Category:asdoc,Blog Tags : 

Introduction

Option row is a new feature in version 2.0 of asdoc. This feature allows building tables in pieces. That is good news for those who want to make highly customized tables from Stata output.

This feature can be considered an advanced topic and might not be good for Stata beginners. With many other Stata commands, using asdoc is exceptionally easy. You can read this concise blog post for some basic examples of using asdoc. However, if you are already familiar with Stata macros and results returned in r() and e() macros, then you should continue reading this post.

 

How does option row work?


Option row allows building a table row by row from text and statistics. In each run of asdoc with option row, a row is added to the output table. The syntax for using this option is given below:

asdoc, row(data1, data2, data3, ...)

As shown above, we shall type nothing after the word asdoc. Therefore, all other arguments of the command come after the comma. The first required option is row(data1, data2, …). Here data1, data2, … can be either a numeric value, string, or both. Within the brackets after option row, each piece of data should be separated by the character comma and hence it will be written to a separate cell in the output table. If a cell is empty, then each comma should be accompanied by a backslash that is  “,\”

Options


We can use the following options when using option row. dec(): for specifying the number of decimal points. If not used, the default is to use three decimal points. An example of using this option could be dec(2) for using two decimal points. title() : This will add a title to the table. This option works only when the row option is used for the first time in the creation of a table. For example, title(Descriptive Statistics). replace: this option will replace any existing file. Without option replace, the default is to append results.

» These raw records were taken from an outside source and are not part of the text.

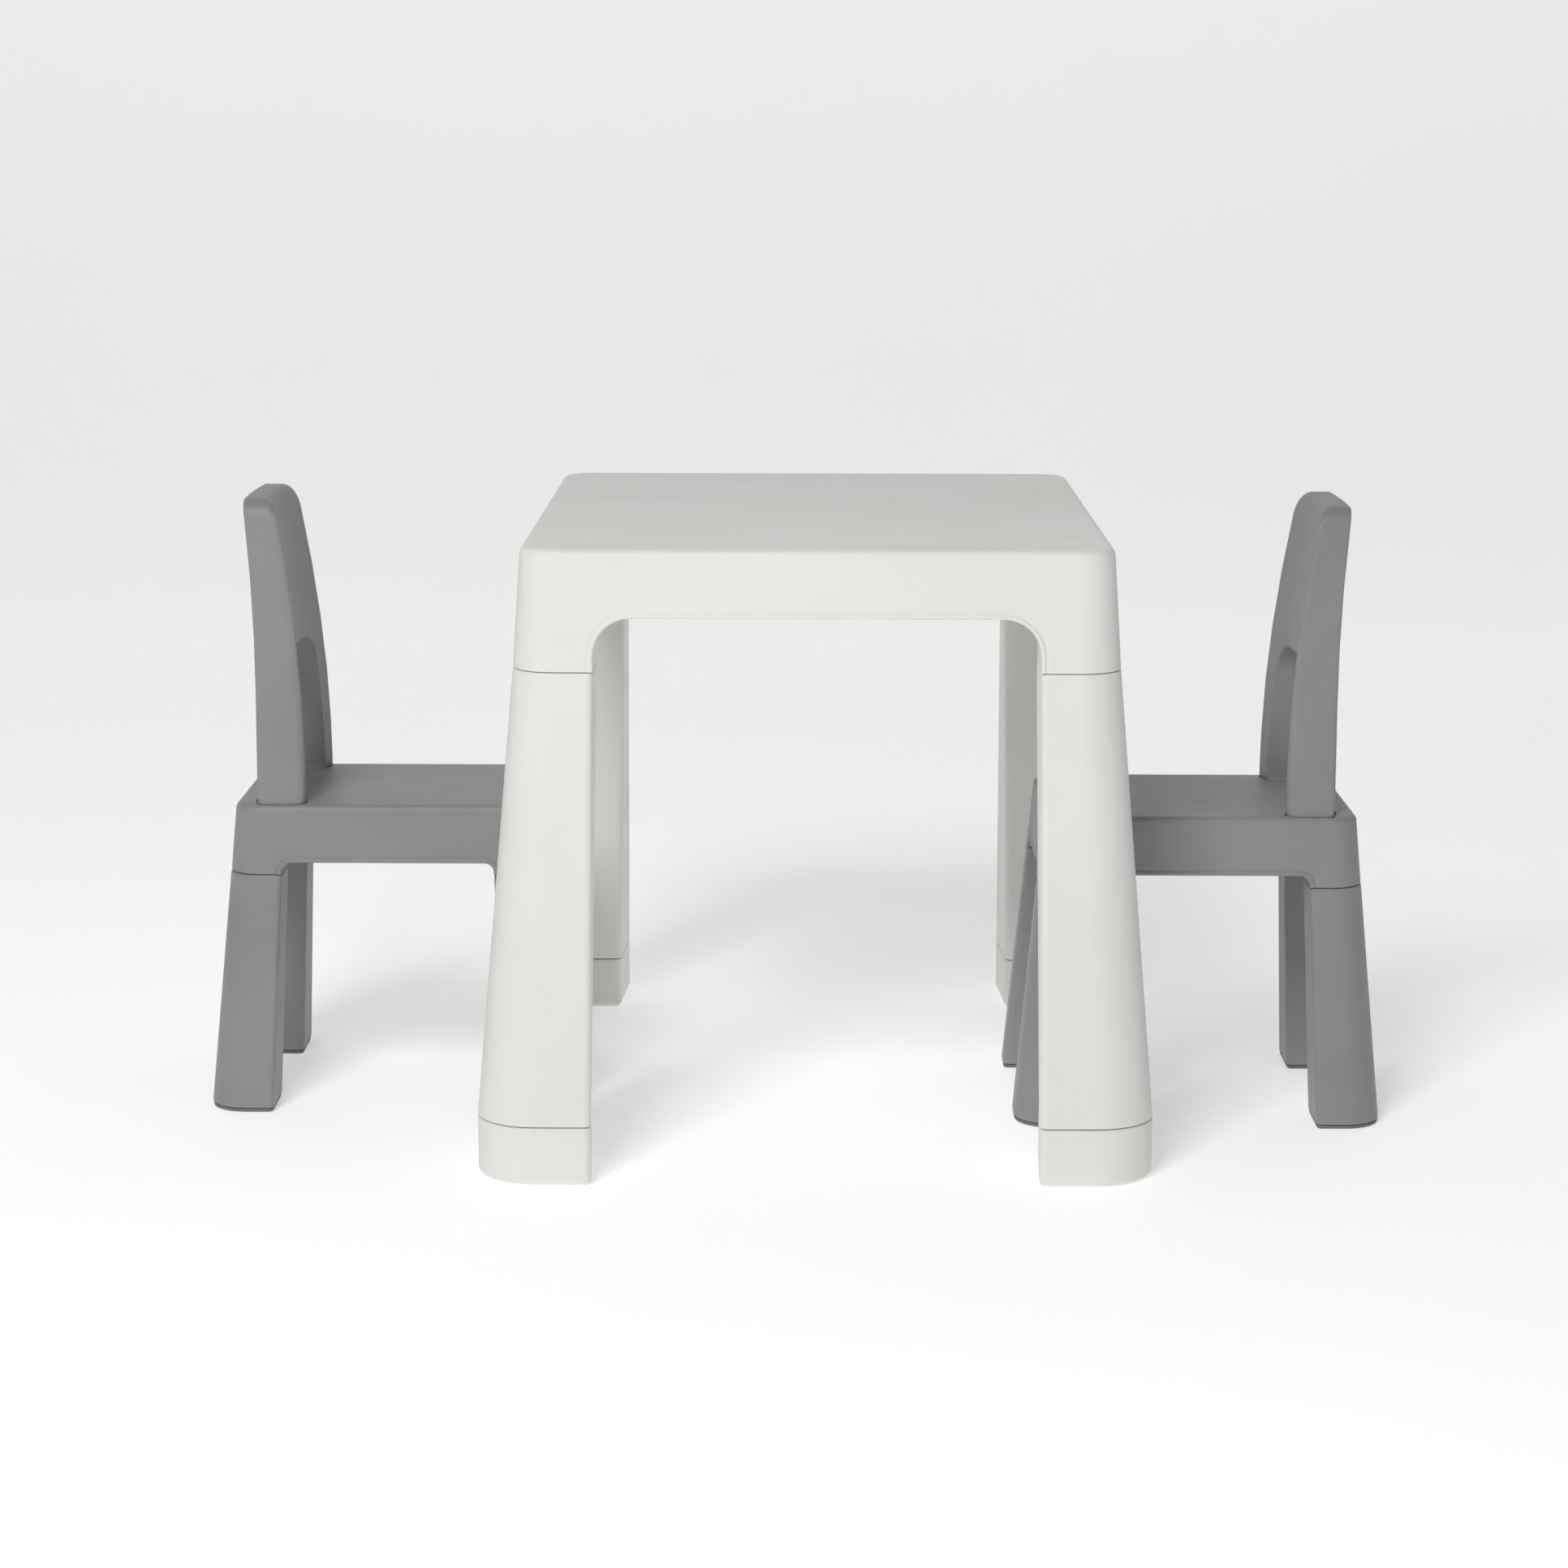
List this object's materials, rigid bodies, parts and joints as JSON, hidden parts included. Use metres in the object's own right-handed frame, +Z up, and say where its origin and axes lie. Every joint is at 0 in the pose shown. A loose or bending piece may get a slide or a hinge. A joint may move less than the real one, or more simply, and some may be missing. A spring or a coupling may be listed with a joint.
{
  "type": "kids table and chairs",
  "caption": "Low moulded play table with matching small chairs; legs, foot extensions and backrests plug in and pull off, and the chairs slide in and out.",
  "frame": {"origin": "on the floor under the middle of the whole set", "axes": "+X from the left chair to the right chair, +Y to the far side of the table, +Z up"},
  "size_m": [0.985, 0.6628, 0.512],
  "materials": {
    "table_white": "fine moulded grain",
    "chair_grey": "fine moulded grain",
    "pad_rubber": "matte"
  },
  "bodies": {
    "feet": {"foot_extension_rear_right": "table_white", "foot_extension_rear_left": "table_white", "foot_extension_front_left": "table_white", "foot_extension_front_right": "table_white"},
    "legs": {"table_leg_rear_right": "table_white", "table_leg_rear_left": "table_white", "table_leg_front_left": "table_white", "table_leg_front_right": "table_white"},
    "top": {"tabletop": "table_white"},
    "left_chair": {"left_chair_seat": "chair_grey", "left_chair_leg_rear_right": "chair_grey", "left_chair_leg_rear_left": "chair_grey", "left_chair_leg_front_left": "chair_grey", "left_chair_leg_front_right": "chair_grey", "left_chair_pad_rear_right": "pad_rubber", "left_chair_pad_rear_left": "pad_rubber", "left_chair_pad_front_left": "pad_rubber", "left_chair_pad_front_right": "pad_rubber"},
    "left_backrest": {"left_chair_backrest": "chair_grey"},
    "right_chair": {"right_chair_seat": "chair_grey", "right_chair_leg_rear_right": "chair_grey", "right_chair_leg_rear_left": "chair_grey", "right_chair_leg_front_left": "chair_grey", "right_chair_leg_front_right": "chair_grey", "right_chair_pad_rear_right": "pad_rubber", "right_chair_pad_rear_left": "pad_rubber", "right_chair_pad_front_left": "pad_rubber", "right_chair_pad_front_right": "pad_rubber"},
    "right_backrest": {"right_chair_backrest": "chair_grey"}
  },
  "joints": [
    {"name": "legs_lift", "type": "slide", "parent": "feet", "child": "legs", "axis": [0, 0, 1], "range_m": [0, 0.04]},
    {"name": "top_lift", "type": "slide", "parent": "legs", "child": "top", "axis": [0, 0, 1], "range_m": [0, 0.045]},
    {"name": "left_chair_slide", "type": "slide", "parent": "feet", "child": "left_chair", "axis": [-1, 0, 0], "range_m": [-0.17, 0.3]},
    {"name": "right_chair_slide", "type": "slide", "parent": "feet", "child": "right_chair", "axis": [1, 0, 0], "range_m": [-0.13, 0.3]},
    {"name": "left_backrest_lift", "type": "slide", "parent": "left_chair", "child": "left_backrest", "axis": [0, 0, 1], "range_m": [0, 0.03]},
    {"name": "right_backrest_lift", "type": "slide", "parent": "right_chair", "child": "right_backrest", "axis": [0, 0, 1], "range_m": [0, 0.03]}
  ]
}
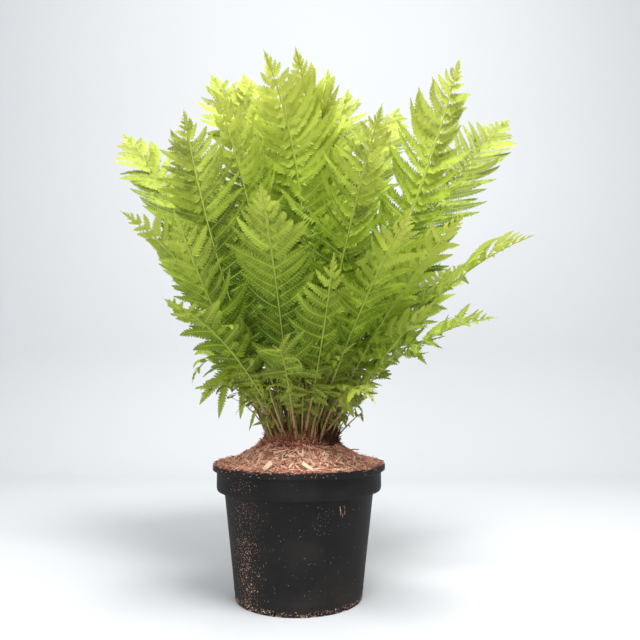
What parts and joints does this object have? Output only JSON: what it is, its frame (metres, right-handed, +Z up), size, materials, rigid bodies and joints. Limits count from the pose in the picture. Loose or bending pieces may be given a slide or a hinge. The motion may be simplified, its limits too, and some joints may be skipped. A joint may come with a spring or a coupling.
{
  "type": "potted fern",
  "caption": "Ostrich fern with long feathery arching fronds rising from a mulched crown, growing in a round black plastic nursery pot.",
  "frame": {"origin": "centre of the pot's flat underside, on the ground", "axes": "+Z up along the pot's axis, through the crown; the side that the picture shows looks to -Y"},
  "size_m": [0.7627, 0.6484, 0.928],
  "materials": {
    "pot_plastic": "satin black polypropylene, injection moulded",
    "growing_medium": "dark peat and bark potting medium",
    "bark": "shredded reddish bark, rough",
    "crown_fibre": "brown fibrous crown with old stalk bases",
    "frond": "fresh green leaflets on pale green stalks, matt"
  },
  "bodies": {
    "root": {"nursery_pot": "pot_plastic", "growing_medium": "growing_medium", "bark_mulch": "bark", "crown": "crown_fibre", "frond_01": "frond", "frond_02": "frond", "frond_03": "frond", "frond_04": "frond", "frond_05": "frond", "frond_06": "frond", "frond_07": "frond", "frond_08": "frond", "frond_09": "frond", "frond_10": "frond", "frond_11": "frond", "frond_12": "frond", "frond_13": "frond", "frond_14": "frond", "frond_15": "frond", "frond_16": "frond", "frond_17": "frond", "frond_18": "frond", "frond_19": "frond", "frond_20": "frond", "frond_21": "frond", "frond_22": "frond", "frond_23": "frond", "frond_24": "frond", "frond_25": "frond", "frond_26": "frond", "frond_27": "frond", "frond_28": "frond", "frond_29": "frond", "frond_30": "frond", "frond_31": "frond", "frond_32": "frond", "frond_33": "frond", "frond_34": "frond", "frond_35": "frond", "frond_36": "frond", "frond_37": "frond", "frond_38": "frond"}
  },
  "joints": []
}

save(): This will save file with the specified name. For example, save(Table 1) will save the file with the name Table 1. 

A simple example


To understand how does the option row work, let us write first the table column title and then some data. Let us create a table that has four columns. The columns are named as KP, Sindh, Baluchistan, and Punjab. We shall write the table title as Provincial GDP of Pakistan.  So the first row is the header row

 asdoc, row(Years, KP, Sindh, Baluchistan, Punjab) title(Provincial GDP of Pakistan over years) replace

The above line of code generates the table title and the header row. Please note that we also included Years in the table columns because we shall report the provincial GDP over years, therefore we need one additional column for displaying the year labels in the first column. Now let us continue writing to this table. Make sure that you close the Word file before writing additional rows to it.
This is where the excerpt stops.